### Exercise instructions
Give every line of the material again, exactly as written.

### Available data

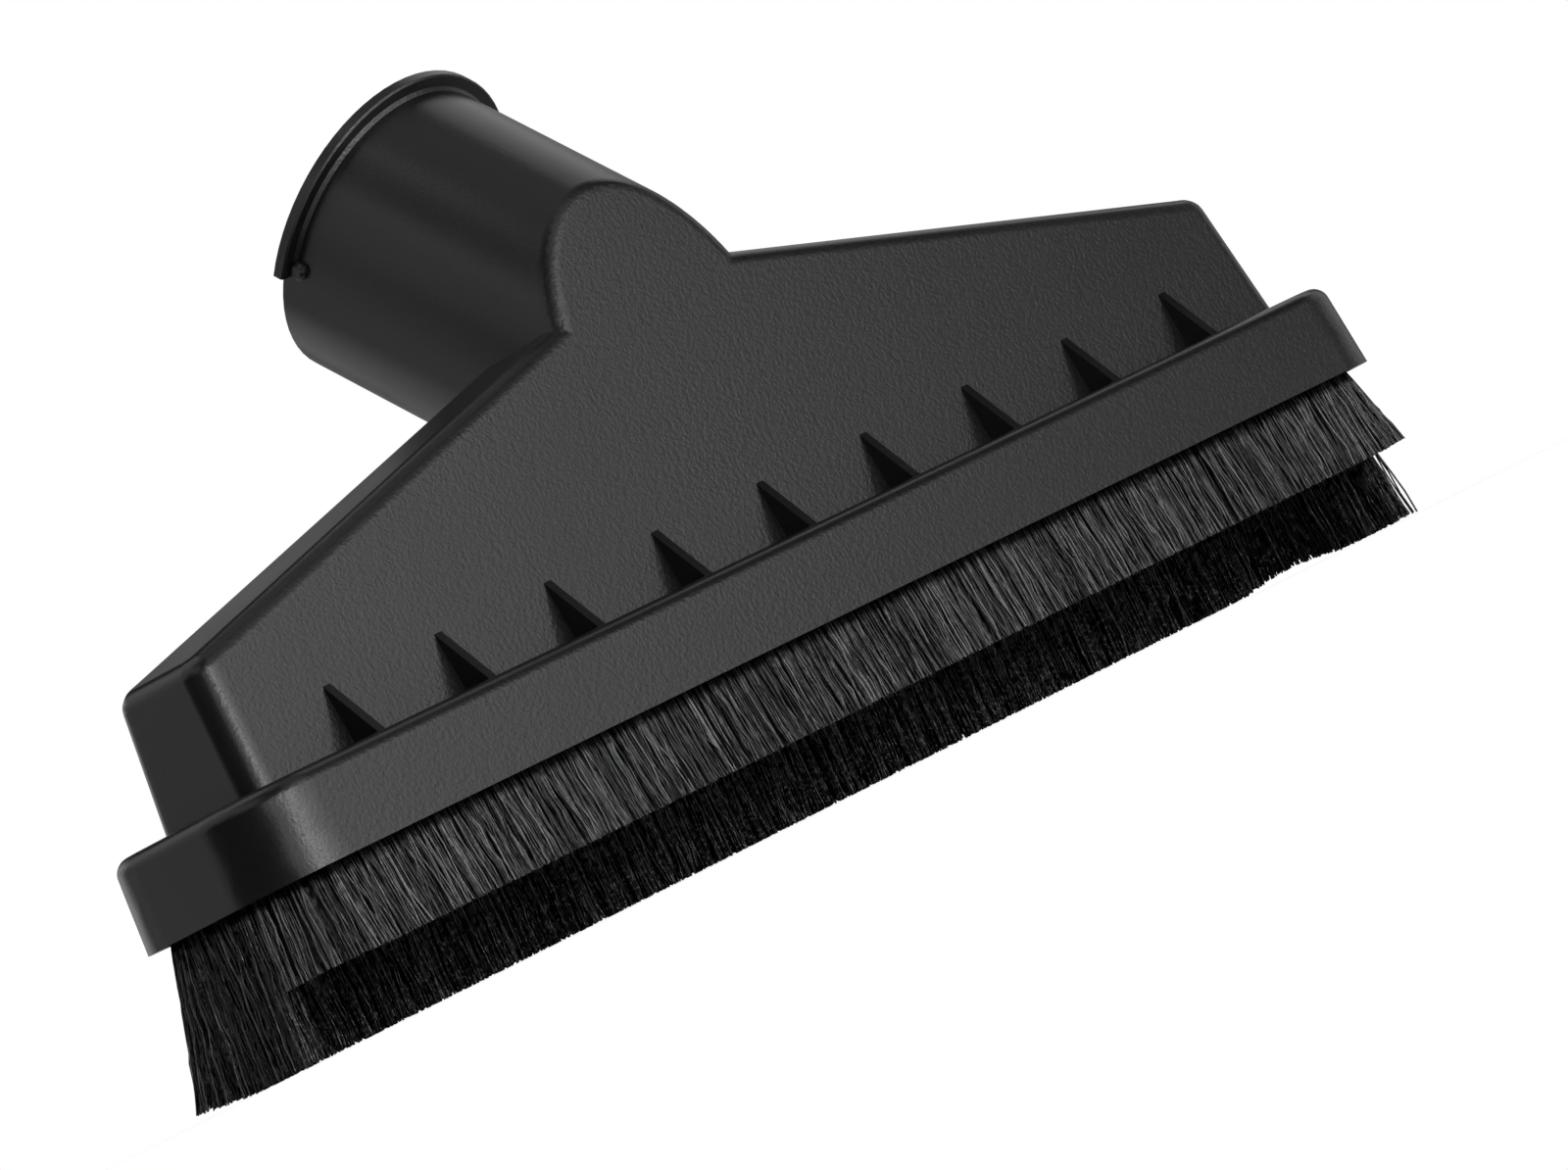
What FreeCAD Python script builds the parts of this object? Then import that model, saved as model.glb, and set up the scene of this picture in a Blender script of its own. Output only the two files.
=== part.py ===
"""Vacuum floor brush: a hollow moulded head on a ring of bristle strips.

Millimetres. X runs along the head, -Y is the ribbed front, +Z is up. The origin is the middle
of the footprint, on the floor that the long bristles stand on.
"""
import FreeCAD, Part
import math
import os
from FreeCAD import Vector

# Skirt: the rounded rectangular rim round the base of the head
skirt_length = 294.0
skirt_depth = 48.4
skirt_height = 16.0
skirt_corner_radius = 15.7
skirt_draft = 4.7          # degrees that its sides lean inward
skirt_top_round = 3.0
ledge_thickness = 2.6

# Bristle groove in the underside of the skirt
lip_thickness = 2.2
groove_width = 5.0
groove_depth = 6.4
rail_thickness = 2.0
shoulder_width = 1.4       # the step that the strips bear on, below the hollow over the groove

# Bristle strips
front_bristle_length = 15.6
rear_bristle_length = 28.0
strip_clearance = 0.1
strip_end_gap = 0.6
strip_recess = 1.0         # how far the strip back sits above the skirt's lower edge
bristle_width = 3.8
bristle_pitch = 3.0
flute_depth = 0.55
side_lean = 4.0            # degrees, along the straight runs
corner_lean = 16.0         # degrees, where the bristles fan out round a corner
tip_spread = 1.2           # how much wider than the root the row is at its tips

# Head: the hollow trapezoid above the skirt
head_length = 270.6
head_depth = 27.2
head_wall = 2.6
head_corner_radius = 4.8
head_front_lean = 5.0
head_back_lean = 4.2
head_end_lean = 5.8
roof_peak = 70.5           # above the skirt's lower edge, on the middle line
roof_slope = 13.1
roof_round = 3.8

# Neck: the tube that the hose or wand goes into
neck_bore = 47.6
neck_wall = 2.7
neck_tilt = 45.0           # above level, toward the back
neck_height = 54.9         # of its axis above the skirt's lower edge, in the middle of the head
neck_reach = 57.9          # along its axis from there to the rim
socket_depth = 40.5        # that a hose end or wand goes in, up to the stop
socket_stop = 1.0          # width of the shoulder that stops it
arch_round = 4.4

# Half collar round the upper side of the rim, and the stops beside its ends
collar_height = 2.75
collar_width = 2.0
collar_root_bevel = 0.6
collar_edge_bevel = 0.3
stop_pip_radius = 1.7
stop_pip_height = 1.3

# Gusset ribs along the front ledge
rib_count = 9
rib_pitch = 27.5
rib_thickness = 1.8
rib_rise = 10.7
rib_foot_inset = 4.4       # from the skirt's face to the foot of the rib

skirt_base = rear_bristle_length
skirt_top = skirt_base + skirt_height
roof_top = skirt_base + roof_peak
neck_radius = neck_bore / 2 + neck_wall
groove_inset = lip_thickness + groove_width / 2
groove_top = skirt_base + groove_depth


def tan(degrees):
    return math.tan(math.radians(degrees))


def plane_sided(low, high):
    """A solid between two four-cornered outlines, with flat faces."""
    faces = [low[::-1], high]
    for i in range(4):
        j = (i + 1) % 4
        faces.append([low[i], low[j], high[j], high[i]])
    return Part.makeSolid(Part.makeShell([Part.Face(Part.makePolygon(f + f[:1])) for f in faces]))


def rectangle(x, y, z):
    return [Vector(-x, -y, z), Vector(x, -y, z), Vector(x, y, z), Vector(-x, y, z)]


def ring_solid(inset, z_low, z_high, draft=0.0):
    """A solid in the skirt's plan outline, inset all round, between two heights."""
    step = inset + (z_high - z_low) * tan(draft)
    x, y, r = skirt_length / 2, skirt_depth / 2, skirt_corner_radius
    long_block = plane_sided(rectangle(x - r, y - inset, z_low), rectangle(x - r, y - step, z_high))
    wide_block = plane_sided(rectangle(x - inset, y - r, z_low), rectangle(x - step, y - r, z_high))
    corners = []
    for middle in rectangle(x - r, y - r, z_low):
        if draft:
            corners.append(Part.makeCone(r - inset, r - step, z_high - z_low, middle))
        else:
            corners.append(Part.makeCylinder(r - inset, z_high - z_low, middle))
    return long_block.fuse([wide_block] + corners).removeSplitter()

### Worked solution
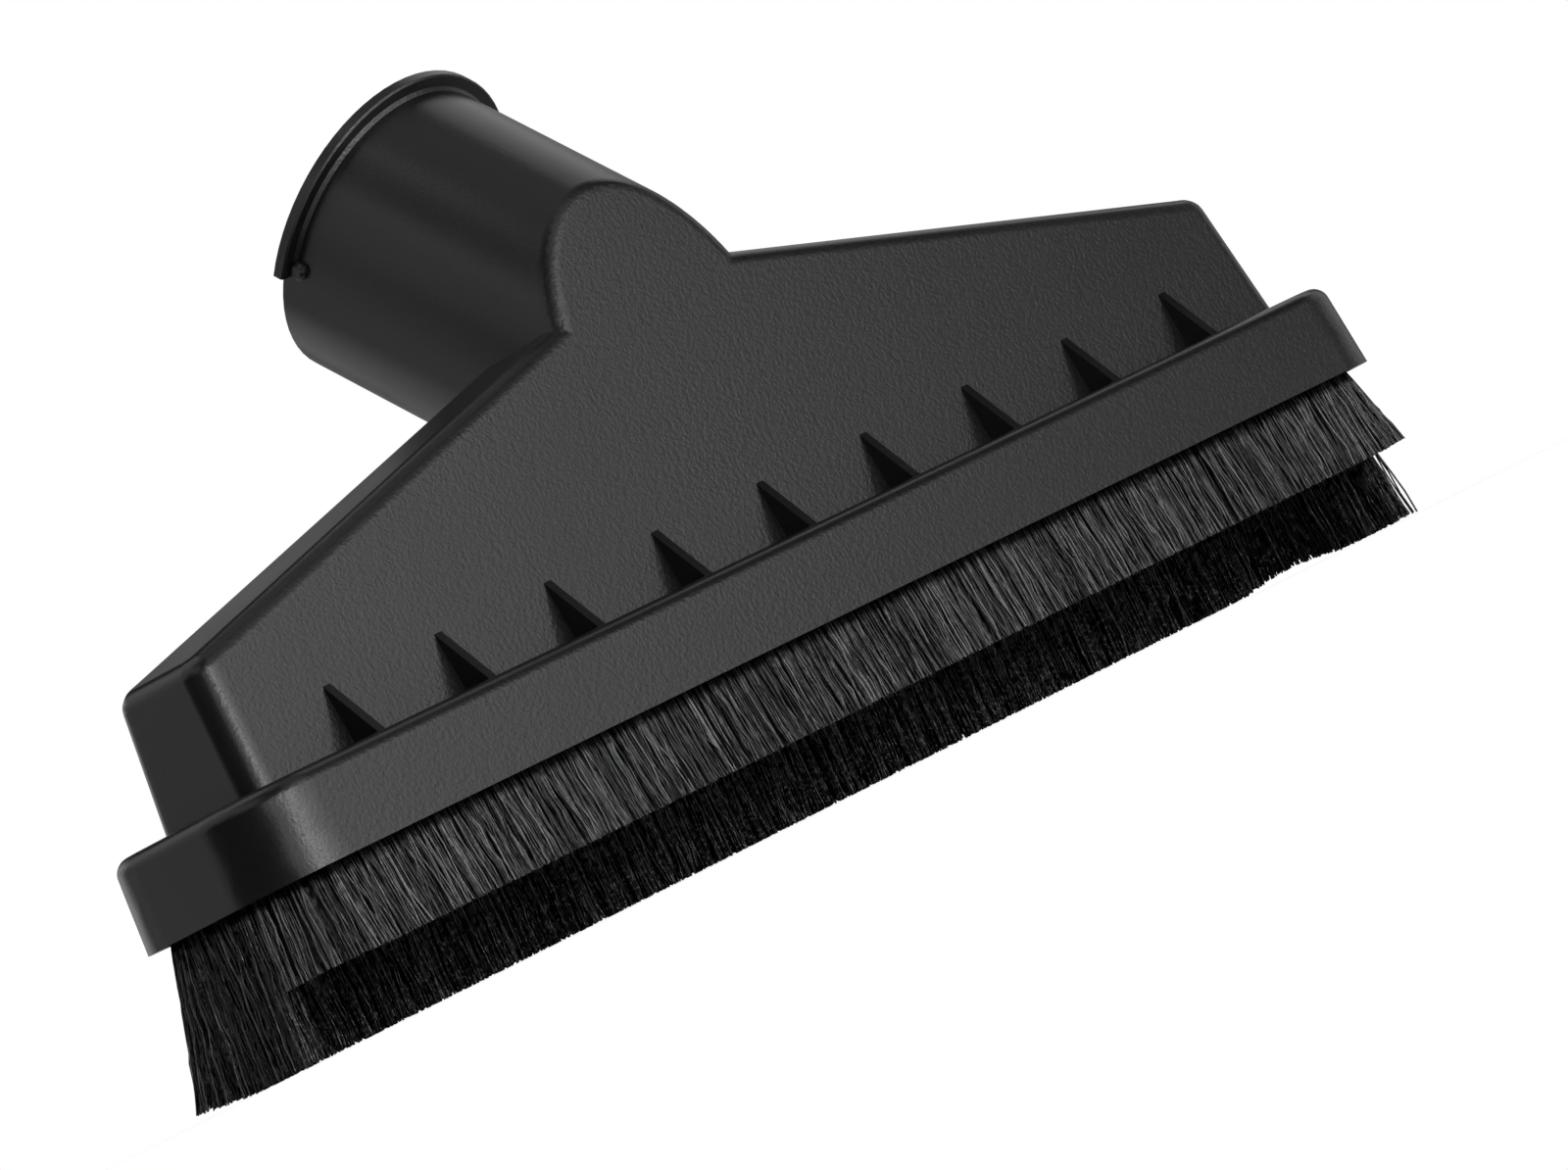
What FreeCAD Python script builds the parts of this object? Then import that model, saved as model.glb, and set up the scene of this picture in a Blender script of its own. Output only the two files.
=== part.py ===
"""Vacuum floor brush: a hollow moulded head on a ring of bristle strips.

Millimetres. X runs along the head, -Y is the ribbed front, +Z is up. The origin is the middle
of the footprint, on the floor that the long bristles stand on.
"""
import FreeCAD, Part
import math
import os
from FreeCAD import Vector

# Skirt: the rounded rectangular rim round the base of the head
skirt_length = 294.0
skirt_depth = 48.4
skirt_height = 16.0
skirt_corner_radius = 15.7
skirt_draft = 4.7          # degrees that its sides lean inward
skirt_top_round = 3.0
ledge_thickness = 2.6

# Bristle groove in the underside of the skirt
lip_thickness = 2.2
groove_width = 5.0
groove_depth = 6.4
rail_thickness = 2.0
shoulder_width = 1.4       # the step that the strips bear on, below the hollow over the groove

# Bristle strips
front_bristle_length = 15.6
rear_bristle_length = 28.0
strip_clearance = 0.1
strip_end_gap = 0.6
strip_recess = 1.0         # how far the strip back sits above the skirt's lower edge
bristle_width = 3.8
bristle_pitch = 3.0
flute_depth = 0.55
side_lean = 4.0            # degrees, along the straight runs
corner_lean = 16.0         # degrees, where the bristles fan out round a corner
tip_spread = 1.2           # how much wider than the root the row is at its tips

# Head: the hollow trapezoid above the skirt
head_length = 270.6
head_depth = 27.2
head_wall = 2.6
head_corner_radius = 4.8
head_front_lean = 5.0
head_back_lean = 4.2
head_end_lean = 5.8
roof_peak = 70.5           # above the skirt's lower edge, on the middle line
roof_slope = 13.1
roof_round = 3.8

# Neck: the tube that the hose or wand goes into
neck_bore = 47.6
neck_wall = 2.7
neck_tilt = 45.0           # above level, toward the back
neck_height = 54.9         # of its axis above the skirt's lower edge, in the middle of the head
neck_reach = 57.9          # along its axis from there to the rim
socket_depth = 40.5        # that a hose end or wand goes in, up to the stop
socket_stop = 1.0          # width of the shoulder that stops it
arch_round = 4.4

# Half collar round the upper side of the rim, and the stops beside its ends
collar_height = 2.75
collar_width = 2.0
collar_root_bevel = 0.6
collar_edge_bevel = 0.3
stop_pip_radius = 1.7
stop_pip_height = 1.3

# Gusset ribs along the front ledge
rib_count = 9
rib_pitch = 27.5
rib_thickness = 1.8
rib_rise = 10.7
rib_foot_inset = 4.4       # from the skirt's face to the foot of the rib

skirt_base = rear_bristle_length
skirt_top = skirt_base + skirt_height
roof_top = skirt_base + roof_peak
neck_radius = neck_bore / 2 + neck_wall
groove_inset = lip_thickness + groove_width / 2
groove_top = skirt_base + groove_depth


def tan(degrees):
    return math.tan(math.radians(degrees))


def plane_sided(low, high):
    """A solid between two four-cornered outlines, with flat faces."""
    faces = [low[::-1], high]
    for i in range(4):
        j = (i + 1) % 4
        faces.append([low[i], low[j], high[j], high[i]])
    return Part.makeSolid(Part.makeShell([Part.Face(Part.makePolygon(f + f[:1])) for f in faces]))


def rectangle(x, y, z):
    return [Vector(-x, -y, z), Vector(x, -y, z), Vector(x, y, z), Vector(-x, y, z)]


def ring_solid(inset, z_low, z_high, draft=0.0):
    """A solid in the skirt's plan outline, inset all round, between two heights."""
    step = inset + (z_high - z_low) * tan(draft)
    x, y, r = skirt_length / 2, skirt_depth / 2, skirt_corner_radius
    long_block = plane_sided(rectangle(x - r, y - inset, z_low), rectangle(x - r, y - step, z_high))
    wide_block = plane_sided(rectangle(x - inset, y - r, z_low), rectangle(x - step, y - r, z_high))
    corners = []
    for middle in rectangle(x - r, y - r, z_low):
        if draft:
            corners.append(Part.makeCone(r - inset, r - step, z_high - z_low, middle))
        else:
            corners.append(Part.makeCylinder(r - inset, z_high - z_low, middle))
    return long_block.fuse([wide_block] + corners).removeSplitter()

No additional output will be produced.